We spent time talking about everything about Guam, adult lives, history, classmates, trips, and the past. Veronica immediately gelled with Mr. Campos and after everything was said and done, she told me and Mari, I understand the hype and why it's so important for him to continue his presence in your lives.
Below is the vow renewal prayer written by a Queer Pastor:
the blessing—-
Blessed beloveds–
coming and becoming together:
Together, we move in fierce and tender rhythms of care, of solidarity, of joyful alliance.
- We need each other, and we have each other.
- We are from each other; may we be for each other.
Naomi Murakawa asks — Why be a star when you can make a constellation?
Alone, dazzling — one can burn so bright.
But. Beloveds: finding each other, dancing together, we pattern new possibilities.
- Possibilities beyond pain, beyond fear, beyond aloneness.
- Possibilities born of laughter and dream, of refusal and resistance and recreation.
- Possibilities that point us toward sweetness and salve.
We, surrendering into the sacred patterns that heal and hold us.
We, of stardust and spirit and breath.
We, of soil and seeds and spells.
We, of queer and radical rootedness.
Breathing together, we conspire together.

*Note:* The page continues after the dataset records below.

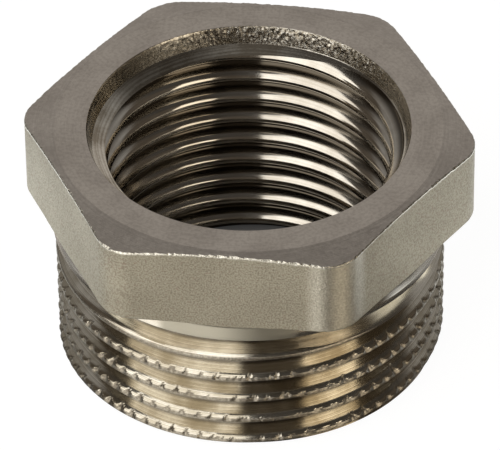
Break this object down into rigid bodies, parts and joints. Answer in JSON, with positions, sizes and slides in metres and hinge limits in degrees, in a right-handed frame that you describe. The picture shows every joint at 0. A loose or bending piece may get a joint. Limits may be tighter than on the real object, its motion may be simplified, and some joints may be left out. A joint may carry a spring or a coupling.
{
  "type": "hex bushing",
  "caption": "Reducing bushing with a hexagon head, an outside parallel pipe thread below an undercut and an inside pipe thread right through it.",
  "frame": {"origin": "on the thread axis in the plane of the threaded end face, the bottom centre of the object's box", "axes": "+Z along the thread axis from the threaded end to the hexagon's top face; -Y out of the hexagon flat that faces the viewer; X through two corners"},
  "size_m": [0.0304, 0.027, 0.0175],
  "materials": {
    "body": "nickel-plated brass: matt speckled hexagon flats, turned top face, bright threads"
  },
  "bodies": {
    "root": {"hex_bushing": "body"}
  },
  "joints": []
}
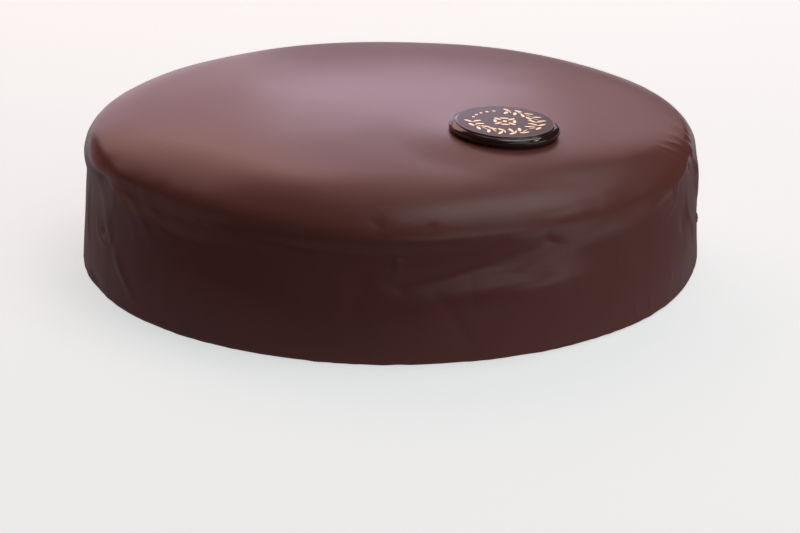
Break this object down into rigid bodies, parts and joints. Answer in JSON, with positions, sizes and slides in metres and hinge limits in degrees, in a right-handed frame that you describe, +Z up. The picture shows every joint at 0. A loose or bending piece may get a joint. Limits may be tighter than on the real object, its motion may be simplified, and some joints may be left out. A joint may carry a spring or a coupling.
{
  "type": "sachertorte",
  "caption": "Whole round chocolate torte under a poured satin chocolate glaze with soft folds on its side, topped by a flat moulded chocolate seal.",
  "frame": {"origin": "the middle of the flat underside, on the surface the cake stands on", "axes": "+Z up through the middle of the top; -Y is the cake's front, and the seal lies towards +X and -Y of the middle"},
  "size_m": [0.2447, 0.2449, 0.0682],
  "materials": {
    "glaze": "satin poured chocolate glaze",
    "seal_chocolate": "glossy tempered dark chocolate",
    "gold_print": "pale gold cocoa butter print on the seal"
  },
  "bodies": {
    "root": {"cake": "glaze", "seal": "seal_chocolate"}
  },
  "joints": []
}
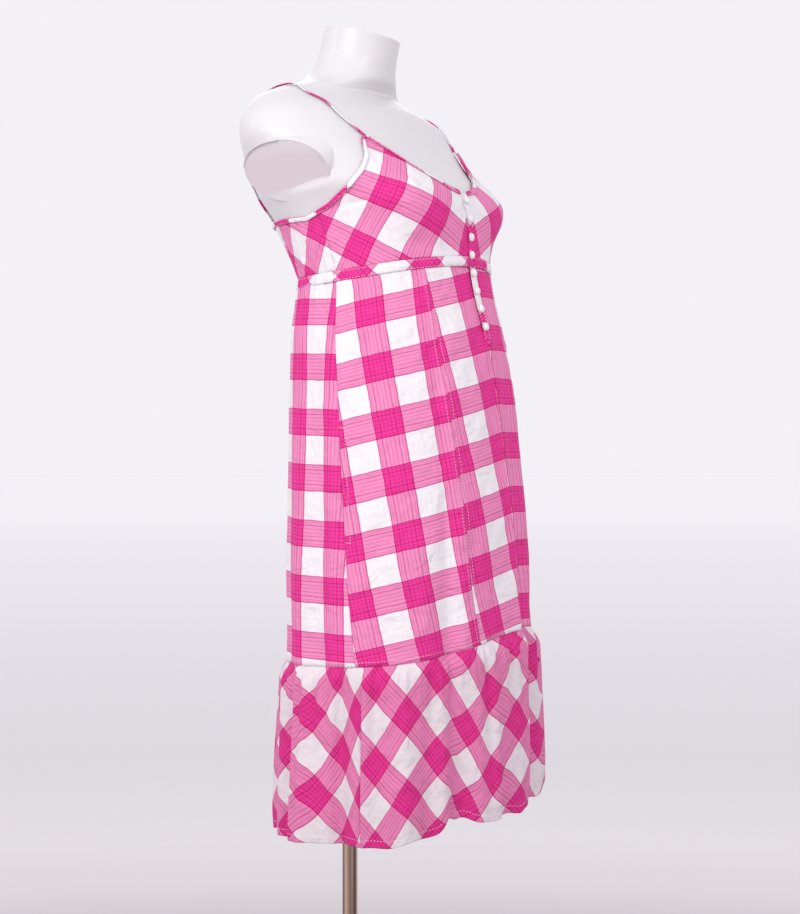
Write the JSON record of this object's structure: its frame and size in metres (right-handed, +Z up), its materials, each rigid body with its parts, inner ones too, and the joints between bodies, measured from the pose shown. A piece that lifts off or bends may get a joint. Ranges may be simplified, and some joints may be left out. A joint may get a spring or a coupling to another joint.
{
  "type": "a-line dress on a limbless dress form with a pole stand",
  "caption": "Sleeveless a-line sundress with thin straps, cupped bodice, button placket, side pockets and gathered hem flounce, worn by a limbless form on a pole and round base.",
  "frame": {"origin": "on the floor under the pole, at the centre of the base plate's underside", "axes": "+Z up along the pole; the wearer faces -Y, so the wearer's left is +X"},
  "size_m": [0.3774, 0.3966, 1.4855],
  "materials": {
    "checked_cotton": "woven check of pink bands on white cotton, matt",
    "bias_cotton": "the same check cut on the bias into narrow strips, matt",
    "white_button": "pearly white domed buttons",
    "form_shell": "smooth satin white shell",
    "brushed_steel": "brushed, slightly brown steel"
  },
  "bodies": {
    "root": {"bodice_front_right": "checked_cotton", "bodice_front_left": "checked_cotton", "bodice_back": "checked_cotton", "skirt_centre_right": "checked_cotton", "skirt_centre_left": "checked_cotton", "skirt_side_right": "checked_cotton", "skirt_side_left": "checked_cotton", "skirt_back": "checked_cotton", "flounce_front": "checked_cotton", "flounce_back": "checked_cotton", "pocket_right": "checked_cotton", "pocket_left": "checked_cotton", "neck_binding_right": "bias_cotton", "neck_binding_left": "bias_cotton", "armhole_binding": "bias_cotton", "casing_front_right": "bias_cotton", "casing_front_left": "bias_cotton", "casing_back": "bias_cotton", "placket": "bias_cotton", "strap_right": "bias_cotton", "strap_left": "bias_cotton", "button_1": "white_button", "button_2": "white_button", "button_3": "white_button", "button_4": "white_button", "button_5": "white_button", "button_6": "white_button", "button_7": "white_button", "button_8": "white_button", "form_torso": "form_shell", "base_plate": "brushed_steel", "pole": "brushed_steel"}
  },
  "joints": []
}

We, of movement and lineage and aliveness that stretches beyond the ages.
We, of elder wisdom and generations yet to come.
We, aligning and realigning into constellations —ancient and emerging— bending our collective life toward freedom.
- Toward the liberating lifeforce of love.
- Toward transformation.
- Toward together.
Until all of us are free,
until we, we, we are free,
until free — we.
This was written by queer pastor and theologian, Anna Blaedel —



Mari talks about how I missed her wedding but still showed up on zoom in my bridesmaid outfit in 2022. She also wanted Campos to preside over her wedding. And their vow renewals taught me that love should always be reflected upon each year. They check in every month what they're doing well and what they need to work on. I am reminder that love is a lot of work and much to work on.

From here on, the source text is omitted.